* [WHAT IS BEING ASKED]
Collect the lines of the entries where "part" shows up.
[begin THE INPUT]
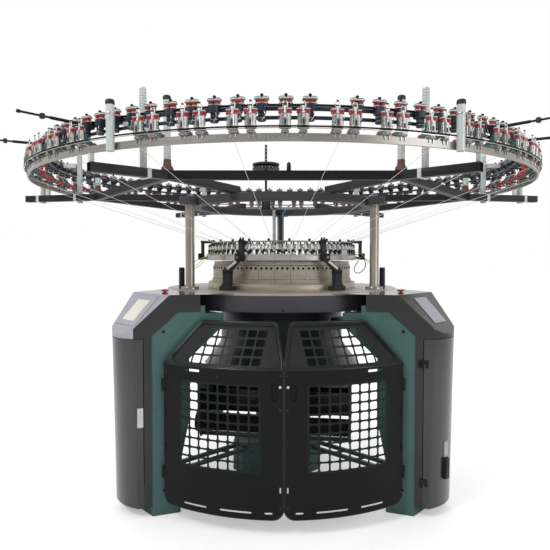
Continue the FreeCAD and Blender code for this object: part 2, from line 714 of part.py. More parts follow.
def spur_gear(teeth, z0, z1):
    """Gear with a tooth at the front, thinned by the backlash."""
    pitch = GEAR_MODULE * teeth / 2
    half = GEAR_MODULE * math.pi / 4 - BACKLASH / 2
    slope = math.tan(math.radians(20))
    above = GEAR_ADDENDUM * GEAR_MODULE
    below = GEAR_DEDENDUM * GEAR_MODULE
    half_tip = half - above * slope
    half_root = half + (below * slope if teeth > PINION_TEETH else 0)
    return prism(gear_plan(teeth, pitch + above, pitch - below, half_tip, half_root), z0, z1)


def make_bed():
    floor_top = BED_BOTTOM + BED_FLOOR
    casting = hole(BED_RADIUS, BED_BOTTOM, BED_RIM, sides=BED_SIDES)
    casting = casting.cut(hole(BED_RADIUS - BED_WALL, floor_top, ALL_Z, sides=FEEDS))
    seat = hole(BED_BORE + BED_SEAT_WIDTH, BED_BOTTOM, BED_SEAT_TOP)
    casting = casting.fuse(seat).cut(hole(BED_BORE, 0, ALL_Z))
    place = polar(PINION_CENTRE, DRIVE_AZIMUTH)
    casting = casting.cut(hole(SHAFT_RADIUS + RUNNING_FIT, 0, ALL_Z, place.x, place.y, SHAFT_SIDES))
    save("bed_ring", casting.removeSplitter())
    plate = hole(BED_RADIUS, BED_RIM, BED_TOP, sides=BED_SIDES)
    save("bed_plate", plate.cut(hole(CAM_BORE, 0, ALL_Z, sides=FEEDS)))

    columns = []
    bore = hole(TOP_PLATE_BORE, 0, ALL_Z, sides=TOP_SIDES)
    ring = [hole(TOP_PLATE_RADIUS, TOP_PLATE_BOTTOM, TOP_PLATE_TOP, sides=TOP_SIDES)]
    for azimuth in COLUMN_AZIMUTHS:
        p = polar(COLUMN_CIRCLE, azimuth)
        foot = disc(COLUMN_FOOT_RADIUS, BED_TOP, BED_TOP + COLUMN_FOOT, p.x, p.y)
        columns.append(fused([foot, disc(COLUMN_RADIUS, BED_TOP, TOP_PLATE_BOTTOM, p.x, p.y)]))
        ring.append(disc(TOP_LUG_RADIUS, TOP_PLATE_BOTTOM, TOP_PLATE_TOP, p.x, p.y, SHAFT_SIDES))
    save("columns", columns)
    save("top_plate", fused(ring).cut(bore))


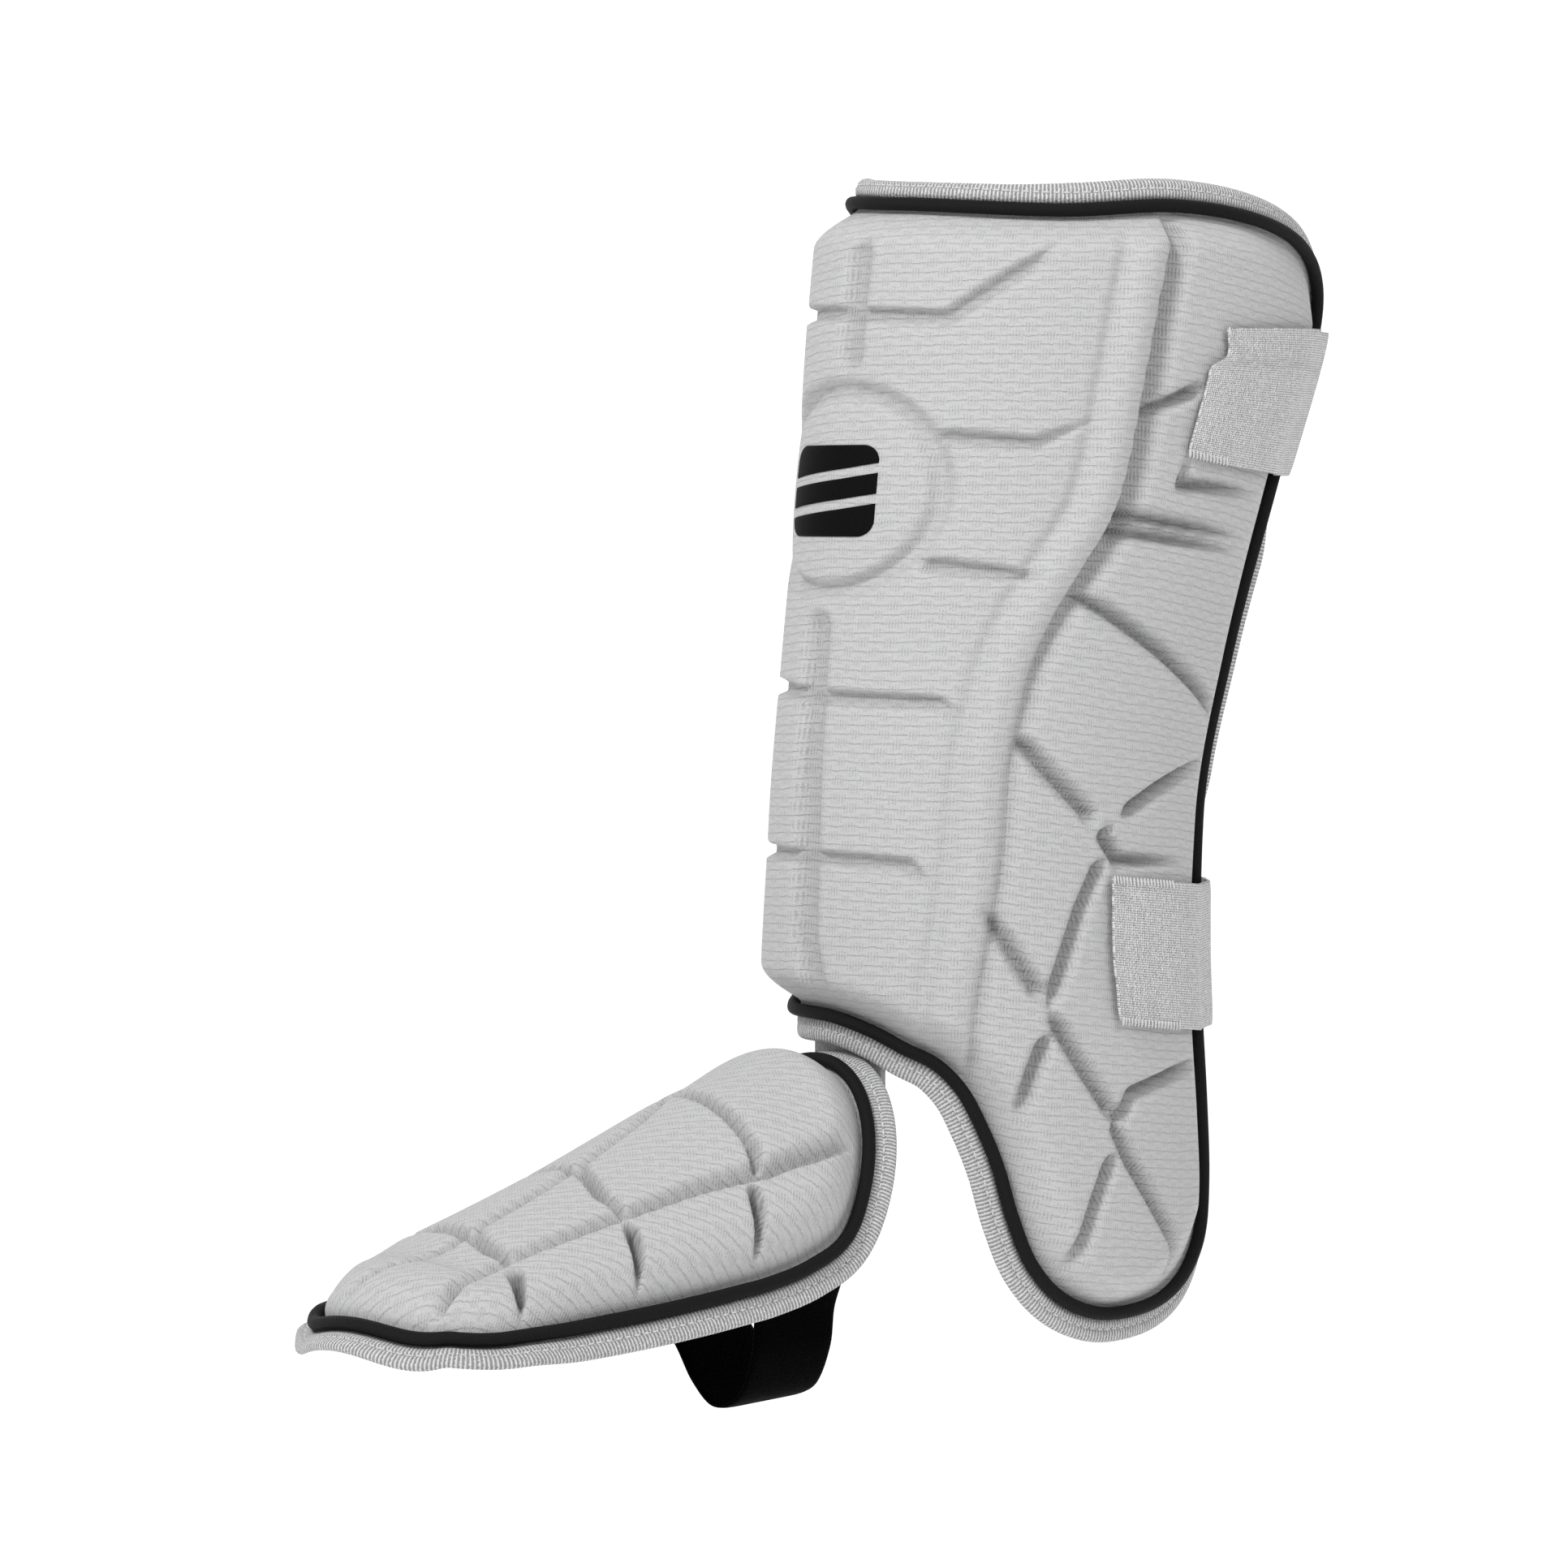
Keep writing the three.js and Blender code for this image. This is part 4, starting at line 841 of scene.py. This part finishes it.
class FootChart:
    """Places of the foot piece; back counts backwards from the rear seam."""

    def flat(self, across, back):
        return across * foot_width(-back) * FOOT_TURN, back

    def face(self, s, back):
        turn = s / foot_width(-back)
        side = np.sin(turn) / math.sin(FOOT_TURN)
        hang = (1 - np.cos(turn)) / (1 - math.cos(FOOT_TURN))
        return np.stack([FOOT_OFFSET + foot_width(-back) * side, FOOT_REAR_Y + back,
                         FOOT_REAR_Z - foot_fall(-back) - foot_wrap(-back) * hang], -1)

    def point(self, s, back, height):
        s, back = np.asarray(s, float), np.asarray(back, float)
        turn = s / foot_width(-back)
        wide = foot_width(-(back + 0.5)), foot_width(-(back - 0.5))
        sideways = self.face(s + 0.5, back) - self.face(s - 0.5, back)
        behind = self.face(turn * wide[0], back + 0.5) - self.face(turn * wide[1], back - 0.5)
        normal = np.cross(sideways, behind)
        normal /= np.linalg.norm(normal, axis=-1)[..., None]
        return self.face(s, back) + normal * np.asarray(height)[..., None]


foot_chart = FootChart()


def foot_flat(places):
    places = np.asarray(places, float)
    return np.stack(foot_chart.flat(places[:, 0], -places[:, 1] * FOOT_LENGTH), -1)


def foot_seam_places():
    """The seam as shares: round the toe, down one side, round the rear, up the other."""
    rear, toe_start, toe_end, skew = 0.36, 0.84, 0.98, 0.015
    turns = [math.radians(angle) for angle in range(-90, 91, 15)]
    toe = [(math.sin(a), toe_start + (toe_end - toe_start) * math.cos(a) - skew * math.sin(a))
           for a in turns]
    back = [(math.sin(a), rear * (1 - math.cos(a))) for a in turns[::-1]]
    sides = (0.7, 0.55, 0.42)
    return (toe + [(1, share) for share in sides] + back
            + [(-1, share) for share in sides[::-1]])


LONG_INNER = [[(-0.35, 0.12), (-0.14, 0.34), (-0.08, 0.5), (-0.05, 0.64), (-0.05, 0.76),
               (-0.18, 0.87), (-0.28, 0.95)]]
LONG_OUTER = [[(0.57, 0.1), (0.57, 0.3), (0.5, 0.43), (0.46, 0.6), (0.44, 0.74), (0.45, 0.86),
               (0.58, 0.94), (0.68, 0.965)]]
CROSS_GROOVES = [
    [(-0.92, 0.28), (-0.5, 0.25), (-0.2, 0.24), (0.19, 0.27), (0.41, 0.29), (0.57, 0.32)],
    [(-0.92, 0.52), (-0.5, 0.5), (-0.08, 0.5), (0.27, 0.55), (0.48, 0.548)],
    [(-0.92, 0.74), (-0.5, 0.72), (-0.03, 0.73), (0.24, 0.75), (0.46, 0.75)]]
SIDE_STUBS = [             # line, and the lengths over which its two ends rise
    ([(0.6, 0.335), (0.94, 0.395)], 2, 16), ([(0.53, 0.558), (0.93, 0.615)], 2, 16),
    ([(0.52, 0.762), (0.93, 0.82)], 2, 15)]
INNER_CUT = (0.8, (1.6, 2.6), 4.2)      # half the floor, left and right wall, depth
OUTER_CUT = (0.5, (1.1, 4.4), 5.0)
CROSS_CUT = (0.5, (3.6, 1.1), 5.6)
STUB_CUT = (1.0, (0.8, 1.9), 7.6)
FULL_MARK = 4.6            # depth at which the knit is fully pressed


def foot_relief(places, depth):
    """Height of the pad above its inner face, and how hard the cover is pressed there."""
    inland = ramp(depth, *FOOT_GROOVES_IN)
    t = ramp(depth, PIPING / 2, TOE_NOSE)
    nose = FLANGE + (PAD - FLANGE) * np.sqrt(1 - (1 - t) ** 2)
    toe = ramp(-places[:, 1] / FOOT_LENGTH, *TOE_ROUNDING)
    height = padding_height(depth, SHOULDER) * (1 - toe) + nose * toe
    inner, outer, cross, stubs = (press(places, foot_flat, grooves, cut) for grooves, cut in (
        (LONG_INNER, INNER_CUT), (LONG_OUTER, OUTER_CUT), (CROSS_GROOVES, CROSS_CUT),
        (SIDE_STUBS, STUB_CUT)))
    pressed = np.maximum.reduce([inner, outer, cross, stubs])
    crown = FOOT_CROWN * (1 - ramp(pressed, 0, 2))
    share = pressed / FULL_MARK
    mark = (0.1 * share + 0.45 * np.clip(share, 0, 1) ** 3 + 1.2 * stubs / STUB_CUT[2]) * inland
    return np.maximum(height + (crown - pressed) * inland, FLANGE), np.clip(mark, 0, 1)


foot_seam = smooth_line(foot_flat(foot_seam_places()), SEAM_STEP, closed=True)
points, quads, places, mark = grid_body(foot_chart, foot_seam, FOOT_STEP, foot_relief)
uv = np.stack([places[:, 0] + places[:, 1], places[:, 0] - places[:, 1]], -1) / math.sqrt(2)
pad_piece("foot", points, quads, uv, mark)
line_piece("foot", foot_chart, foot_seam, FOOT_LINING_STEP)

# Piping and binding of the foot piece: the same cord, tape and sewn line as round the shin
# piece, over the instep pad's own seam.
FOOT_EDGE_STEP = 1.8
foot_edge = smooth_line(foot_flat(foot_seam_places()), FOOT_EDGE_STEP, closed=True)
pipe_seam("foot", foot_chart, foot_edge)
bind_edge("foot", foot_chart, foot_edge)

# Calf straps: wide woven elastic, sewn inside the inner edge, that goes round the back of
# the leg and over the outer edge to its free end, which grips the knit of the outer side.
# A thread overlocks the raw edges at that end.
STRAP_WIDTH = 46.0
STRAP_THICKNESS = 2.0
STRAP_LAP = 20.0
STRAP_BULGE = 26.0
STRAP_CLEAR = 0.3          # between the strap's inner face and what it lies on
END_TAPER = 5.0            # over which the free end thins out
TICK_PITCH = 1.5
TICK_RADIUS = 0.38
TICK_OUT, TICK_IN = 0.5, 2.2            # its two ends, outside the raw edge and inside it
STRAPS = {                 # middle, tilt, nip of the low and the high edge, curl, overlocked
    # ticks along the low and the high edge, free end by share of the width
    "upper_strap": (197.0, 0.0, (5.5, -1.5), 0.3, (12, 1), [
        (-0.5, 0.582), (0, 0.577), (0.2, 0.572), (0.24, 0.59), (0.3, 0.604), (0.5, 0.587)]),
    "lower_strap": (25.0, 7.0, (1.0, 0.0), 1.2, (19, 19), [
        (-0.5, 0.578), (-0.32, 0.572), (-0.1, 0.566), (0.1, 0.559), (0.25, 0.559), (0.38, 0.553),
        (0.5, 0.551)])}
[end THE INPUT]
* [RESULT BELOW]
Continue the FreeCAD and Blender code for this object: part 2, from line 714 of part.py. More parts follow.
Keep writing the three.js and Blender code for this image. This is part 4, starting at line 841 of scene.py. This part finishes it.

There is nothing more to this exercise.